Her Trump is a “muddle of charm, humor, zest, vulgarity, bigotry, opportunistic flexibility, brutal candor, breathtaking boorishness and outrageous opening bids on volatile issues.” The muddle, Dowd recognizes, has made a contribution to our politics: “He made monkeys out of a lot of people who had it coming, and he gleefully exposed the hypocrisy, the fund-raising excesses, and professional political vultures.” She observes that Trump “seems authentic to many Americans” because he reflects their disgust with the dysfunction built into the political status quo.
Dowd’s Hillary is, if anything, even less appealing than the one on public display. Clinton is forever calculating how to “seem ‘real.’” While a “talented and tireless public servant,” the first female presidential nominee “has cleaved to a bunker mentality.” Imperious, defensive, and Machiavellian, she wears “an off-putting robe of entitlement and presumption.” As a Clinton aide mordantly explained to Dowd, “Hillary, though a Methodist, thinks of herself like an Episcopal bishop who deserves to live at the level of her wealthy parishioners, in return for devoting her life to God and good works.”

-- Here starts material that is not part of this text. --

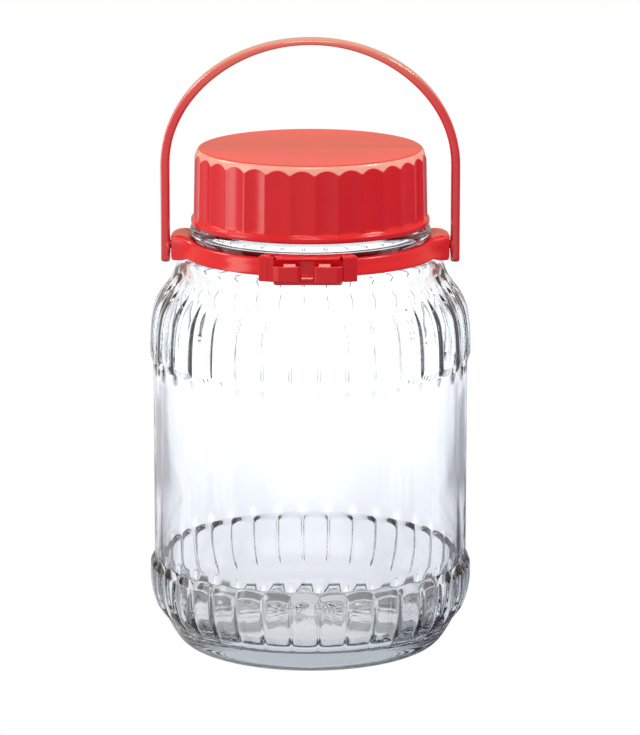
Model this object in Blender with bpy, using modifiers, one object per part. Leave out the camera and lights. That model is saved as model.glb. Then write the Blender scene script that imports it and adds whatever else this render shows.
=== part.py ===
"""A ribbed glass storage jar with a screw cap, a clasped collar and a bail handle.

Metres, +Z up, origin on the ground under the jar's axis. The clasp faces -Y, and
the handle stands upright and turns about the X axis through the collar's ears.
"""
import math

import bmesh
import bpy
from mathutils import Matrix

MM = 0.001

# Glass body: radii and heights above the ground
BODY_R = 80.0 * MM
BAND_LOW_TOP = 46.4 * MM
BAND_HIGH_FOOT = 147.1 * MM
FLUTES = 36
FLUTE_PHASE = math.radians(-2.0)
FLUTE_RISE = 1.8 * MM
FLUTE_SINK = 0.9 * MM
FLUTE_END_SLOPE = 0.45
FLAT_SHARE = 0.34
FLUTES_FADE_IN = 2.0 * MM
FLUTES_FULL = 16.0 * MM
FLUTES_WANE = 189.6 * MM
FLUTES_GONE = 201.6 * MM
COLUMNS_PER_FLUTE = 3
INNER_STEPS = 54
WALL = 3.8 * MM
FLOOR_Z = 8.6 * MM
FOOT_R = 60.0 * MM
FOOT_RING = 7.0 * MM
PUSH_UP = 2.5 * MM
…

Dowd traces the roots of the unholy choice between the two major party nominees in part to flaws in Barack Obama’s character.

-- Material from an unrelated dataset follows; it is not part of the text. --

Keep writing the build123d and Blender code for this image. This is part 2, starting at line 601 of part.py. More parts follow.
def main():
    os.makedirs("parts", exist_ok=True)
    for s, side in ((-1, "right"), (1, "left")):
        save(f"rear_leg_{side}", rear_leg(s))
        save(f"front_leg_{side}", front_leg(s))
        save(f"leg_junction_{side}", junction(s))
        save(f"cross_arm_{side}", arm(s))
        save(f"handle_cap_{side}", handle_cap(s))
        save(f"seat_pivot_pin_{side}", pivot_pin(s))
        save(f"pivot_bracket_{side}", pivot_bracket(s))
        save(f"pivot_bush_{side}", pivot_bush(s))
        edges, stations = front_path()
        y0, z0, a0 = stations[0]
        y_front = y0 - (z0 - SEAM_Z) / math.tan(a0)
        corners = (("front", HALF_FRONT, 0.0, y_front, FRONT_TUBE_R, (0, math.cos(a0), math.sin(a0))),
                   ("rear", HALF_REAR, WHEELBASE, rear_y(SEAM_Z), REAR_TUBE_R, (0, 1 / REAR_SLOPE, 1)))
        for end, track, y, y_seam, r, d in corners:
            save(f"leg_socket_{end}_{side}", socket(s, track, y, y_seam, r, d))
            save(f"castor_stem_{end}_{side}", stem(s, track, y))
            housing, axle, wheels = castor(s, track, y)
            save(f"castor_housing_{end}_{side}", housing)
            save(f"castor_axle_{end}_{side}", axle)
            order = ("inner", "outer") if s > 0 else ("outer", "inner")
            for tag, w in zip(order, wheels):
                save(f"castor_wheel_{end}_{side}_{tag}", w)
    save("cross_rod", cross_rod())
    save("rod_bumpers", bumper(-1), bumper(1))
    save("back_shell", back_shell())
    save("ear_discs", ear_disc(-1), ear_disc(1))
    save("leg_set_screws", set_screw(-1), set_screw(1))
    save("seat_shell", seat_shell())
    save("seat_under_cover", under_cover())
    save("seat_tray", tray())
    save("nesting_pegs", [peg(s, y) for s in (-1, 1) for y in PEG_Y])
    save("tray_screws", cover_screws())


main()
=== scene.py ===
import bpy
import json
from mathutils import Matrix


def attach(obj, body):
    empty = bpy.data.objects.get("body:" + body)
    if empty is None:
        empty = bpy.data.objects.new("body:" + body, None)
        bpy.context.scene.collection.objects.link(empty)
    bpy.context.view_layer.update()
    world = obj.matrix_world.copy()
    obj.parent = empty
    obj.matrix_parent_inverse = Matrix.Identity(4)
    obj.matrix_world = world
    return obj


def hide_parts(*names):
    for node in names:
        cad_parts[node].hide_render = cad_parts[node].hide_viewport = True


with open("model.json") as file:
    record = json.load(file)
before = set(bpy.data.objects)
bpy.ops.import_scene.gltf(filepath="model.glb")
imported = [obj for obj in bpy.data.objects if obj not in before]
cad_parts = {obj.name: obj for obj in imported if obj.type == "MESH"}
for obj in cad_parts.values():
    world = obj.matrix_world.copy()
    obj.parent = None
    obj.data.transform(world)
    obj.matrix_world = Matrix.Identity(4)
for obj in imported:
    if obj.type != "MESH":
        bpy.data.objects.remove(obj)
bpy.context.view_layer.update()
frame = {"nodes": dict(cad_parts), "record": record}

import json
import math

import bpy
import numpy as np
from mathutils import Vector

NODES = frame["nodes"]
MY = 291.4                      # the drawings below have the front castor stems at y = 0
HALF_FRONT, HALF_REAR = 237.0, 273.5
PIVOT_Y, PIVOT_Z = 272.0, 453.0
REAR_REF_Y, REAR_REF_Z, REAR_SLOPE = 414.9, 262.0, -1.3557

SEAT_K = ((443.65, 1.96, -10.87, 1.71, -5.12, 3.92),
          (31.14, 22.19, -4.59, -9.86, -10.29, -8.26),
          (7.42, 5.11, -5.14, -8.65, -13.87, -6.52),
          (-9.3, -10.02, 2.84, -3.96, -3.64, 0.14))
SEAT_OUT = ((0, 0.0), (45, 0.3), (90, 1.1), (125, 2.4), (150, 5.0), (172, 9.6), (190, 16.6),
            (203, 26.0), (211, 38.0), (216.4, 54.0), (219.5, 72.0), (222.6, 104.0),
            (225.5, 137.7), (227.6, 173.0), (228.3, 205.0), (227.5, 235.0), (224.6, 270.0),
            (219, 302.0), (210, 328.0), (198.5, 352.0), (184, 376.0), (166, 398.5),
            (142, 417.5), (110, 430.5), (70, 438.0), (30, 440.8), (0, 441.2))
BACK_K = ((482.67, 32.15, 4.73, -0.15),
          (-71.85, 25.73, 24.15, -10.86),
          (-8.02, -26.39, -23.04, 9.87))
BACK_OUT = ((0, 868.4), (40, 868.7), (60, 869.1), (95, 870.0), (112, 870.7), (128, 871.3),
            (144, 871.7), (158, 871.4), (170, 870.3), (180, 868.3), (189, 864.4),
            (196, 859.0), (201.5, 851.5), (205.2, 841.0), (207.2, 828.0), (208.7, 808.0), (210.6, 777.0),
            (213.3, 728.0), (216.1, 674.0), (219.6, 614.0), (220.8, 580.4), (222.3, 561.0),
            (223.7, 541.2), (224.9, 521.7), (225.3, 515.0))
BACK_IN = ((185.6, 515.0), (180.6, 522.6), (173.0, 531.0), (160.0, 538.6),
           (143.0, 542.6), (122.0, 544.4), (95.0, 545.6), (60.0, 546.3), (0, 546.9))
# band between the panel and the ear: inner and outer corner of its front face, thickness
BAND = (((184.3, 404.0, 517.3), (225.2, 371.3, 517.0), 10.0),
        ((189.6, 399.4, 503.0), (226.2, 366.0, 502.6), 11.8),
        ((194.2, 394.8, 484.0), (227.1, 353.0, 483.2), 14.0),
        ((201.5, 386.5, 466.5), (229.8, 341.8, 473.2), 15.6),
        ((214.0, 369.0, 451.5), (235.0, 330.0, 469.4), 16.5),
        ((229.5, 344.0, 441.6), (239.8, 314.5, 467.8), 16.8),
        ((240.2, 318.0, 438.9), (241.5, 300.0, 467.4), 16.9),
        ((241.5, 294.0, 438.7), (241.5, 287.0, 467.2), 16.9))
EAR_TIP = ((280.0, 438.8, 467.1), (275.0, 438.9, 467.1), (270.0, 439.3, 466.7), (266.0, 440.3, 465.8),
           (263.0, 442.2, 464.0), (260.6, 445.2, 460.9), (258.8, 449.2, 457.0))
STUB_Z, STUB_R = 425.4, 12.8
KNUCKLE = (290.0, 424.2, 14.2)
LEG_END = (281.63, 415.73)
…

Contrary to the progressive dogma that racism-driven opposition accounts for the president’s failure to bring the nation together, she explains how his shortcomings are responsible for a good part of the mess the country is in. Obama has left government “more dysfunctional” than he found it because he lacks a disposition to engage in the cajoling, cultivating, and compromising crucial to politics in a pluralistic two-party democracy. Notwithstanding his finely crafted rhetoric, he “doesn’t know how to work the system” and, worse, he “doesn’t want to learn, or to even hire some clever people who can tell him how to do it or do it for him.”
Republicans, according to Dowd, are even more responsible for the country’s ill-temper.
“For all the Republican establishment’s self-righteous bleating,” it got what it deserved in Trump because “for years, it has fanned, stoked and exploited the worst angels among the nativists, racists, Pharisees and angry white men, concurring in anti-immigration measures, restricting minority voting, whipping up anti-Planned Parenthood hysteria and enabling gun nuts.”
Dowd herself fans, stokes, and exploits the prejudices of her New York Times readers by lacing her writings with calumnies such as the oft-refuted claim that our colleges are afflicted with “epidemics of rape” and the accusation that the Tea Party was “fixated on stopping an effort to get health care to those who couldn’t afford it.”
Dowd is particularly captive to crude party-line judgments concerning George W. Bush and his administration. She declares, contrary to her own newspaper’s reporting, that Bush won in 2000 thanks to his brother, Gov. Jeb Bush, who enabled George to “purloin Florida.” In her telling, moreover, Bush’s decision to invade Iraq in 2003 was “nonsensical.” She casually tosses off that the war—whose declared purpose was to enforce 17 United Nations Security Council resolutions requiring Saddam Hussein to account for, dismantle, and turn over his weapons of mass destruction—was “cooked-up” and fought for “silly, macho reasons.”
Dowd’s gussied up progressive platitudes about supposed conservative malfeasance exemplify her penchant to take the focus on character too far by reducing complex matters of politics and security to snarky armchair psychologizing. Even the most incisive analysis of our politicians’ foibles and fine points cannot replace the painstaking gathering of facts about, and analysis of, public opinion, domestic policy, the actual operation of government institutions, and national security capabilities and threats.
Voters’ exercise of sobriety, integrity, and fidelity to principle in choosing their candidates and holding officials responsible depends—in the trying year of 2016 more than ever—on journalists exercising those virtues in their reporting and opining.